Information contained in this publication is intended for informational purposes only and does not constitute legal advice or opinion, nor is it a substitute for the professional judgment of an attorney.
On June 26, 2020, Governor Greg Abbott issued Executive Order GA-28, restricting certain businesses and services in an effort to contain the spread of COVID-19. This order was issued because of the substantial increases in COVID-19 positive cases, and increases in the COVID-19 positivity rate and related hospitalizations. The positivity rate has soared above 10% in the last week. The governor had previously cautioned that additional business and activity restrictions would be necessary if the positivity rate increased beyond 10%.

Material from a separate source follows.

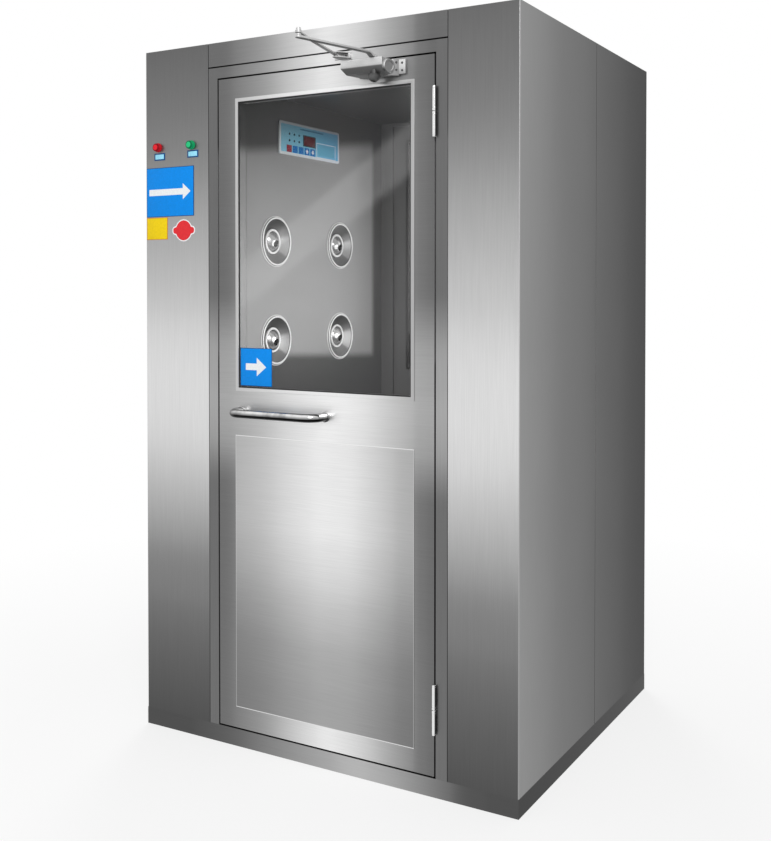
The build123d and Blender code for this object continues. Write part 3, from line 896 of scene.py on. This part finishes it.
def makeNozzles():
    cup = spun("nozzle_cup_model", [(86.5, 0), (86.5, 2), (85.7, 2.8), (82.6, 3.2), (82, 5.4), (81, 6.6),
                                    (77.4, 6.8), (76, 5.4), (74.4, 2.6), (45.6, -13), (43.4, -14),
                                    (42.5, -13.6), (42.5, -11), (41.8, -10.2), (40.6, -9.8), (37.2, -9.8),
                                    (36, -10.2), (34.9, -11.4), (34.8, -36), (37.8, -36), (37.8, -17),
                                    (77, 0)], 56)
    ball = spun("nozzle_ball_model", [(19, -17.5), *circlePoints(nozzle["ballRadius"], -30, 68, 7),
                                      (12.6, 32.6), (11.9, 32.5), (11.2, 31.6), (12.5, 22), (16.5, 0),
                                      (19, -17.5)], 48)
    placed(ball, (0, 0, -nozzle["ballDepth"]), Matrix.Rotation(math.radians(nozzle["tilt"]), 4, "Y"))
    cups, balls = [], []
    for x, side in nozzle["walls"]:
        turn = Matrix.Rotation(side * math.pi / 2, 4, "Y")
        if side < 0:
            turn = turn @ Matrix.Rotation(math.pi, 4, "Z")
        for y in nozzle["y"]:
            for z in nozzle["z"]:
                where = Matrix.Translation(Vector((x, y, z)) * mm) @ turn
                cups.append(copied(cup, "nozzle_cup_copy", where))
                balls.append(copied(ball, "nozzle_ball_copy", where))
    bpy.data.objects.remove(cup)
    bpy.data.objects.remove(ball)
    return joined("nozzle_dishes", cups), joined("nozzle_aim_balls", balls)


dishes, balls = makeNozzles()
finished(dishes, spunSteel(), "root", "nozzle_steel", "nozzle_cups")
finished(balls, polishedBall(), "root", "nozzle_chrome", "nozzle_balls", angle=50)
print("nozzles made")

# ---- control panel: everything sits on its face and is read along Y

panel = {"face": -389.0, "y": (-186.5, 186.5), "z": (1869.0, 1981.0), "keyLeft": 0.11, "keyStep": 0.096,
         "keyWide": 0.08, "keyDown": (0.70, 0.92), "dotsAcross": (0.155, 0.232, 0.31), "dotsDown": (0.36, 0.56)}


def panelFace(name, across, top):
    # printed membrane over the controls, with painted light from below that fades into painted shade towards its
    # top edge
    look = newMaterial(name, roughness=0.3, Specular_IOR_Level=0.15)
    fade = toneRamp(look, look.at["Z"], [(1869, 255), (1900, 240), (1981, top)], "LINEAR")
    tone = look.add("Mix", 1.0, toneRamp(look, look.at["Y"], across), fade, **multiplied)
    mottle = mottled(look, 8, 3.0).node.outputs["Color"]
    plug(look.shader, Base_Color=look.add("Mix", 0.05, tone, mottle, **overlaid))
    return look.material


def panelPoint(across, down, lift):
    # across and down are shares of the panel's width and height
    (y0, y1), (z0, z1) = panel["y"], panel["z"]
    return panel["face"] + lift, y0 + across * (y1 - y0), z1 - down * (z1 - z0)


def panelItem(name, across, down, height, material, edge=0.4):
    piece = plate(name, panelPoint(across[0], down[1], -0.5), panelPoint(across[1], down[0], height), edge)
    finished(piece, material, "root", "control_face")


dressed("control_panel", panelFace("white_panel_bezel", [(-187, "#e8f0f2"), (187, "#f0f6ff")], 140))
membrane = panelFace("printed_control_membrane", [(-187, "#92d2ea"), (-40, "#84d2f0"), (187, "#74c6f4")], 158)
paper = printed("white_print", "#f4f7f9")
panelItem("control_membrane", (0.024, 0.976), (0.075, 0.925), 0.6, membrane)
panelItem("control_display_frame", (0.375, 0.585), (0.31, 0.66), 1.2, printed("dark_display_frame", "#162630"))
panelItem("control_display", (0.392, 0.568), (0.345, 0.625), 1.6, printed("dark_red_display", "#58141c", 0.15))
keyLefts = [panel["keyLeft"] + panel["keyStep"] * i for i in range(5)]
keyBlue = printed("blue_membrane_key", "#1878c4")
for i, material in enumerate([printed("red_membrane_key", "#98303e")] + [keyBlue] * 4):
    panelItem(f"control_key_{i + 1}", (keyLefts[i], keyLefts[i] + panel["keyWide"]), panel["keyDown"], 1.4,
              material, 0.9)
for rise, left, name in ((1, keyLefts[3], "up"), (-1, keyLefts[4], "down")):
    x, y, z = panelPoint(left + panel["keyWide"] / 2, sum(panel["keyDown"]) / 2, 1.2)
    arrow = drawn(f"key_arrow_{name}", [(x, y + dy, z + rise * dz) for dy, dz in
                                        ((-9, -1), (0, 8), (9, -1), (4, -1), (4, -7), (-4, -7), (-4, -1))],
                  (0.6, 0, 0), 0)
    finished(arrow, paper, "root", "control_face")
dots = copiesAt(spun("indicator_model", [(4, -0.4), (4, 0.8), (3.4, 1.4), (2, 1.8), (0, 2.0)], 16),
                [panelPoint(column, row, 0.6) for column in panel["dotsAcross"] for row in panel["dotsDown"]],
                alongX)
finished(joined("control_indicators", dots), printed("dark_indicator", "#1c2c38", 0.2), "root", "control_face")
for name, across, down in (("top", (0.60, 0.93), (0.47, 0.485)), ("bottom", (0.60, 0.93), (0.915, 0.93)),
                           ("left", (0.60, 0.606), (0.47, 0.93)), ("right", (0.924, 0.93), (0.47, 0.93))):
    panelItem(f"control_outline_{name}", across, down, 0.9, paper, 0.1)
panelItem("control_outline_fill", (0.625, 0.905), (0.54, 0.86), 0.8, printed("pale_blue_print", "#6cb8d8"), 0.1)
panelItem("control_title_bar", (0.33, 0.72), (0.13, 0.175), 0.8, printed("mid_blue_print", "#34647e"), 0.1)
print("control panel made")

# ---- pilot lamps

lamp = {"height": 1858.0, "red": (-598.0, ("#ec2c38", "#8c0a16", "#c81a28")),
        "green": (-462.0, ("#30cc86", "#0a7048", "#1aa86a"))}


def lensMaterial(name, centreX, tones):
    # moulded polycarbonate lens over a ribbed face: bright in the middle, painted shade in the ring over the
    # rounded shoulder, and a lighter painted sheen on the side
    look = newMaterial(name, roughness=0.22, Specular_IOR_Level=0.08)
    radius = radiusOf(look, look.add("Math", look.at["X"], centreX * mm, **minus),
                      look.add("Math", look.at["Z"], lamp["height"] * mm, **minus))
    middle, ring, rim = tones
    plug(look.shader, Base_Color=toneRamp(look, radius, [(0, middle), (8.2, middle), (9.2, ring), (12.4, ring),
                                                         (12.9, rim), (14.5, rim)], "LINEAR"))
    return look.material


def makeLamps(name, x):
    # the lamp at the entrance and its mirror image at the exit, in one piece
    lens = spun(name, [(14.5, 0), (14.5, 2.8), (13.9, 3.8), (13.1, 4.0), (12.9, 4.6), (12.9, 11.4),
                       (12.3, 13.6), (10.9, 15.0), (9.6, 15.4), (9.0, 15.0), (8.4, 15.2), (5.0, 15.8),
                       (0, 16.0)], 40)
    placed(lens, (x, frontY, lamp["height"]), faceOut)
    return joined(name, [lens, copied(lens, name + "_rear", mirrorY)])


for name in ("red", "green"):
    x, tones = lamp[name]
    finished(makeLamps(f"{name}_pilot_lamps", x), lensMaterial(f"{name}_lamp_lens", x, tones), "root",
             f"{name}_lens", f"pilot_lamps_{name}")
print("pilot lamps made")

# ---- signs: bare plates and plain arrows in place of the lettering


def sign(name, x, z, material, proud, base=0.0, part="root", slot="brushed_panel", edge=0.3):
    piece = plate(name, (x[0], frontY - base - proud, z[0]), (x[1], frontY - base, z[1]), edge)
    bothEnds(piece, material, part, slot)


def arrowSign(name, x, z, base, part="root", slot="brushed_panel", proud=0.4, shaft=20):
    # an arrow pointing along +X that fills the box x by z
    middle, half, neck = (z[0] + z[1]) / 2, (z[1] - z[0]) / 2, x[1] - (z[1] - z[0]) * 0.62
    outline = [(x[0], middle - shaft / 2), (neck, middle - shaft / 2), (neck, middle - half), (x[1], middle),
               (neck, middle + half), (neck, middle + shaft / 2), (x[0], middle + shaft / 2)]
    bothEnds(drawn(name, [(px, frontY - base, pz) for px, pz in outline], (0, -proud, 0), 0), paper, part, slot)


def roundel(name, radius, band, reach, travel, base, material):
    # a disc with a wider band across its middle
    x, z = -494, 1592
    outline = []
    dip = math.degrees(math.asin(band / radius))
    for first in (0, 180):
        for step in range(9):
            a = math.radians(first + dip + step * (180 - 2 * dip) / 8)
            outline.append((x + radius * math.cos(a), frontY - base, z + radius * math.sin(a)))
        turn = math.pi + math.radians(first)
        for step in (-50, -20, 20, 50):
            a = turn + math.radians(step)
            outline.append((x + math.copysign(reach - band, math.cos(turn)) + band * math.cos(a),
                            frontY - base, z + band * math.sin(a)))
    bothEnds(drawn(name, outline, (0, -travel, 0), 0), material, "root", "brushed_panel")


brightBlue, darkBlue = printed("bright_blue_vinyl", "#1490f0"), printed("dark_blue_vinyl", "#1d4f86")
lightBlue = printed("light_blue_vinyl", "#a0e6ff")
sign("sign_back", (-647, -452), (1637, 1794), darkBlue, 0.8)
sign("sign_face", (-645, -454), (1639, 1792), brightBlue, 0.5, 0.8)
arrowSign("sign_arrow", (-635, -465), (1690, 1740), 1.3)
for side, x, z in (("left", (-614, -570), (1817, 1840)), ("right", (-478, -434), (1819, 1842))):
    sign(f"lamp_label_back_{side}", x, z, darkBlue, 0.8)
    sign(f"lamp_label_{side}", (x[0] + 4.5, x[1] - 4.5), (z[0] + 4, z[1] - 4), lightBlue, 0.4, 0.8)
sign("sticker_back", (-647, -560), (1565, 1635), printed("orange_vinyl", "#d88a1c"), 0.5)
sign("sticker_face", (-645, -562), (1567, 1633), printed("yellow_vinyl", "#f7d61e"), 0.3, 0.5)
roundel("roundel_back", 35, 15, 47, 0.5, 0, paper)
roundel("roundel_face", 31.5, 11, 43, 0.3, 0.5, printed("red_vinyl", "#e8383e"))

# the plain arrow square inside the corner of the window glass
onGlass = -window["glassDepth"]
sign("window_square_back", (-273, -154), (1112, 1228), darkBlue, 0.4, onGlass, "door", "window_glass", 0.15)
sign("window_square", (-271, -156), (1114, 1226), brightBlue, 0.4, onGlass + 0.3, "door", "window_glass", 0.15)
arrowSign("window_arrow", (-252, -176), (1143, 1199), onGlass + 0.7, "door", "window_glass", 0.3)
print("signs made")

# ---- floor, light and camera


def makeFloor():
    floor = started("studio_floor", bpy.ops.mesh.primitive_circle_add, vertices=96, radius=14, fill_type="NGON",
                    location=(0, 0, -0.0005))
    look = newMaterial("pale_studio_floor", roughness=0.8, Base_Color="#f2f2f2")
    away = look.add("VectorMath", look.place, operation="LENGTH")
    rays = look.add("LightPath").node.outputs
    seen = look.add("Math", rays["Is Camera Ray"], look.add("MapRange", away, 1.2, 3.0, 0.75, 1.0), **times)
    seen = look.add("Math", seen, rays["Is Glossy Ray"], **larger)
    white = look.add("Emission", (1, 1, 1, 1), 1.0)
    mixed = look.add("MixShader", seen, look.shader.outputs[0], white)
    plug(look.material.node_tree.nodes["Material Output"], Surface=mixed)
    applied(floor).data.materials.append(look.material)


def makeWorld():
    world = bpy.data.worlds.new("studio_world")
    bpy.context.scene.world = world
    world.use_nodes = True
    add = partial(addNode, world.node_tree)
    rays = add("LightPath").node.outputs
    mirrored = add("Math", rays["Is Glossy Ray"], rays["Is Transmission Ray"], **larger)
    direct = add("Math", rays["Is Camera Ray"], mirrored, **larger)
    plug(world.node_tree.nodes["Background"], Color=(1, 1, 1, 1),
         Strength=add("MapRange", direct, To_Min=0.6, To_Max=1.0))


def addLamp(name, location, target, size, power):
    data = bpy.data.lights.new(name, "AREA")
    data.shape = "DISK"
    data.size = size
    data.energy = power
    lampObject = bpy.data.objects.new(name, data)
    bpy.context.scene.collection.objects.link(lampObject)
    lampObject.location = location
    lampObject.rotation_euler = (Vector(target) - Vector(location)).to_track_quat("-Z", "Y").to_euler()


def makeCamera():
    # the photograph's frame is 771 by 841 points, and its focal length 1095.6 points
    frameHeight, focal, horizonShift = 841, 1095.6, -110.7
    data = bpy.data.cameras.new("photo_camera")
    data.sensor_width = 36
    data.lens = focal / frameHeight * data.sensor_width
    data.shift_y = horizonShift / frameHeight
    camera = bpy.data.objects.new("photo_camera", data)
    bpy.context.scene.collection.objects.link(camera)
    camera.location = (1.796, -3.219, 1.402)
    camera.rotation_euler = (math.radians(89.0), 0, math.radians(30.26))
    bpy.context.scene.camera = camera


makeFloor()
makeWorld()
addLamp("key_lamp", (2.6, -4.2, 4.2), (0, 0, 1.1), 2.4, 120)
addLamp("rear_fill", (-2.6, 4.2, 4.0), (0, 0, 1.1), 2.4, 100)
addLamp("cabin_lamp", (0.43, 0.0, 1.25), (-0.4, 0.0, 1.25), 0.9, 7)
makeCamera()
bpy.context.scene.view_settings.view_transform = "Standard"
print("floor, light and camera set")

As noted in the press release, GA-28’s “targeted, measured directives . . . are based on links between certain types of businesses and services and the recent rise in positive cases throughout the state.” And, while the order imposes several new occupancy restrictions, those restrictions do not apply to the following, as listed in the order:
- services listed by the U.S. Department of Homeland Security’s Cybersecurity and Infrastructure Security Agency (CISA) in its Guidance on the Essential Critical Infrastructure Workforce, Version 3.1 or any subsequent version;
- religious services conducted in churches, congregations, and houses of worship;
- local government operations, including county and municipal governmental operations relating to licensing (including marriage licenses), permitting, recordation, and document-filing services;
- child-care services;
- youth camps, including summer, daytime and overnight camps; and
- recreational sports programs for youths and adults.
In addition, the following businesses may continue to operate at full capacity as long as they operate with at least six feet between work stations:
- cosmetology salons, hair salons, barber shops, nail salons/shops;
- massage establishments and similar facilities; and
- other personal-care and beauty services such as tanning salons, tattoo studios, piercing studios, hair removal services, and hair loss treatment and growth services.
With limited exceptions, any business that does not fall into one of the above categories cannot operate at more than 50% percent of the establishment’s total listed occupancy. “Establishment” refers to the business organization in question, not the building or facility in which the business may be located. Also, as before, there are two different standards for determining occupancy levels. Staff members are included in the occupancy headcounts for office and manufacturing services. Staff are not included, however, in the headcount for other types of restricted businesses, including restaurants.
There are additional restrictions for certain types of businesses linked most closely to the COVID-19 spread:
- All bars and similar establishments that receive more than 51% of their gross receipts from the sale of alcoholic beverages are required to close at 12:00 p.m. on June 26 but may remain open for delivery and take-out, including alcoholic beverages.
- Restaurants may remain open for dine-in service at 75% occupancy but, effective June 29, may not exceed 50% of the total listed indoor occupancy.
- Rafting and tubing businesses must close immediately.
- Outdoor gatherings of 100 or more people require local government approval, with certain exceptions.
GA-28 is effective at noon on June 26 and remains in effect until modified, amended, rescinded, or superseded by the governor. Violations are punishable by up to a $1,000 fine and may be subject to regulatory enforcement.
The day before Governor Abbott issued GA-28, he announced that the state would pause any further phases to reopen because of recent increases in positive COVID-19 cases and hospitalizations. Businesses authorized to open under the previous phases may, however, “continue to operate at the designated occupancy levels and under the minimum standard health protocols provided by the Texas Department of State Health Services.” For more information about those previous phases and the applicable health protocols, please see this prior article.
This reopening pause followed on the heels of the governor’s proclamation restricting certain outdoor activities. On June 23, Governor Abbott issued a proclamation that expands the ability of mayors and county judges to impose restrictions on outdoor gatherings in excess of 100 people. Previously, this restriction applied only to outdoor gatherings in excess of 500 people. Bexar and Travis Counties have already invoked their authority in this regard, and other counties are expected to soon do likewise. The governor also, in tandem with this proclamation, directed the Texas Health and Human Services Commission to enact emergency rules to increase COVID-19 health and safety standards and procedures for child-care centers.
Shortly after issuing his June 23 proclamation, the governor issued Executive Order GA-27 as a precautionary step to help ensure there will be an ample supply of available hospital beds to treat COVID-19 patients. GA-27 suspends all elective, hospital surgeries and procedures that are not immediately, medically necessary to correct a serious medical condition or save a life. The order initially is limited to hospitals in Bexar, Dallas, Harris and Travis counties, the state’s four largest counties, because these counties have experienced significant increases in COVID-19 hospitalizations. The governor retains the right to increase or reduce the number of counties subject to these restrictions in order to address surges in hospitalizations that may arise in other parts of the state. GA-27 is effective June 26 and remains in effect until modified, amended, rescinded, or superseded. Violations are punishable by up to a $1,000 fine and may be subject to regulatory enforcement.